A spinoff from Arizona State University says it can develop a metal-air battery that dramatically outperforms the best lithium-ion batteries on the market, and now it has the funding it needs to prove it.

Liquid salt: This image shows ionic liquids (the blue globules) in a beaker of mineral oil.
Credit: John Wilkes

The U.S. Department of Energy last week awarded a $5.13-million research grant to Scottsdale, AZ-based Fluidic Energy toward development of a metal-air battery that relies on ionic liquids, instead of an aqueous solution, as its electrolyte.

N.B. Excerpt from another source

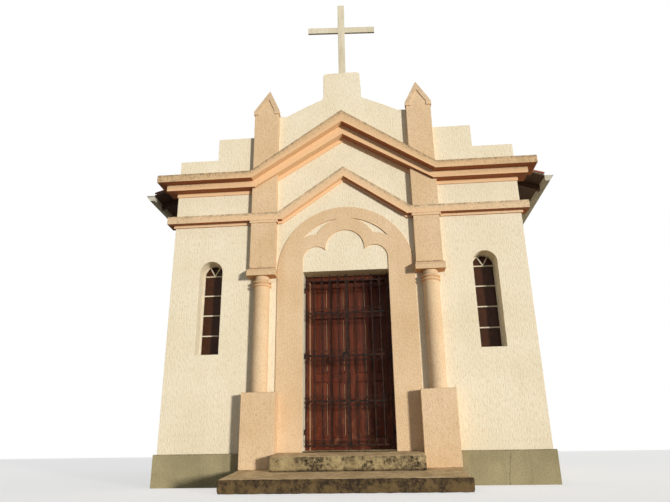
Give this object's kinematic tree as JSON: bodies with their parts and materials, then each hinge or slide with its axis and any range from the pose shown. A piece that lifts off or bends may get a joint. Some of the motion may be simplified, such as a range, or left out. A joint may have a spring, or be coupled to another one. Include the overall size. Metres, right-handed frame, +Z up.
{
  "type": "small chapel",
  "caption": "Small rendered chapel: stepped and gabled front with raking cornices, lobed arch surround, panelled doors behind iron gates, cross on top and a tiled gable roof.",
  "frame": {"origin": "on the ground, below the outer face of the front wall, in line with the middle of the doorway", "axes": "+X across the front to the right as seen from outside, +Y from the front into the building, +Z up"},
  "size_m": [6.14, 7.8, 7.628],
  "materials": {
    "plinth_paint": "matte paint over render",
    "floor": "cement floor",
    "concrete": "weathered concrete",
    "wall_render": "combed roughcast render, cream",
    "trim_render": "painted render, peach",
    "cross_paint": "white paint",
    "roof_timber": "dark stained boards",
    "clay_tile": "fired clay",
    "gutter_paint": "white paint",
    "window_paint": "white paint",
    "window_glass": "dark maroon glass",
    "door_wood": "varnished hardwood",
    "ironwork": "black paint on iron"
  },
  "bodies": {
    "building": {"plinth_front": "plinth_paint", "plinth_back": "plinth_paint", "plinth_left": "plinth_paint", "plinth_right": "plinth_paint", "floor_slab": "floor", "door_sill": "concrete", "lower_step": "concrete", "upper_step": "concrete", "front_wall_left": "wall_render", "front_wall_right": "wall_render", "front_wall_over_door": "wall_render", "front_gable": "wall_render", "left_wall": "wall_render", "right_wall": "wall_render", "back_wall": "wall_render", "cross_block": "wall_render", "cross": "cross_paint", "string_course_left": "trim_render", "string_course_right": "trim_render", "upper_cornice_left": "trim_render", "upper_cornice_right": "trim_render", "pilaster_left": "trim_render", "pilaster_right": "trim_render", "capital_left": "trim_render", "capital_right": "trim_render", "column_left": "trim_render", "column_right": "trim_render", "pedestal_left": "trim_render", "pedestal_right": "trim_render", "pinnacle_left": "trim_render", "pinnacle_right": "trim_render", "arch_surround": "trim_render", "ridge_beam": "roof_timber", "rafters": "roof_timber", "roof_boards": "roof_timber", "roof_tiles_left": "clay_tile", "roof_tiles_right": "clay_tile", "ridge_tiles": "clay_tile", "gutters": "gutter_paint", "front_window_frames": "window_paint", "side_window_frames": "window_paint", "window_glass": "window_glass", "door_frame": "door_wood", "door_hinges": "ironwork", "gate_hooks": "ironwork"},
    "wood_door_left": {"wood_door_left": "door_wood"},
    "wood_door_right": {"wood_door_right": "door_wood"},
    "gate_left": {"gate_left": "ironwork"},
    "gate_right": {"gate_right": "ironwork"}
  },
  "joints": [
    {"name": "wood_door_left_hinge", "type": "hinge", "parent": "building", "child": "wood_door_left", "pos_m": [-0.547, 0.458, 1.5], "axis": [0, 0, 1], "range_deg": [0, 95]},
    {"name": "gate_left_hinge", "type": "hinge", "parent": "building", "child": "gate_left", "pos_m": [-0.586, 0.11, 1.5], "axis": [0, 0, -1], "range_deg": [0, 90]},
    {"name": "wood_door_right_hinge", "type": "hinge", "parent": "building", "child": "wood_door_right", "pos_m": [0.547, 0.458, 1.5], "axis": [0, 0, -1], "range_deg": [0, 95]},
    {"name": "gate_right_hinge", "type": "hinge", "parent": "building", "child": "gate_right", "pos_m": [0.586, 0.11, 1.5], "axis": [0, 0, 1], "range_deg": [0, 90]}
  ]
}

The company aims to build a Metal-Air Ionic Liquid battery that has up to 11 times the energy density of the top lithium-ion technologies for less than one-third the cost. Cody Friesen, a professor of materials science at Arizona State and founder of Fluidic Energy, says the use of ionic liquids overcomes many of the problems that have held back metal-air batteries in the past. "I'm not claiming we have it yet, but if we do succeed, it really does change the way we think about storage," says Friesen, who was named one of Technology Review's top innovators under 35 in 2009.

Metal-air batteries, such as those that use a zincanode, typically rely on water-based electrolytes. Oxygen from ambient air is drawn in through a porous "air" electrode (-cathode) and produces hydroxyl ions on contact with the electrolyte. These ions reach the anode and begin to oxidize the zinc--a reaction that produces current through the release of electrons.

But like any aqueous solution, the water in the electrolyte can evaporate, causing the batteries to prematurely fail. Water also has a relatively low electrochemical window, meaning it will begin to decompose when the cell exceeds 1.23 volts. These were two problems researchers at the U.S. Air Force Academy began tackling about 25 years ago. In the early 1980s they experimented with ionic liquids--salts that are a liquid at room temperature, and which often can remain a liquid in sub-zero temperatures or above the boiling point of water.

"They're wonder fluids. They're remarkable," says John Wilkes, an ionic liquids expert who heads the academy's chemistry department. "If you look at these liquids in a bottle, they look like water, except they're viscous. They're not volatile, they don't evaporate, they're physically stable and they conduct electricity fairly well."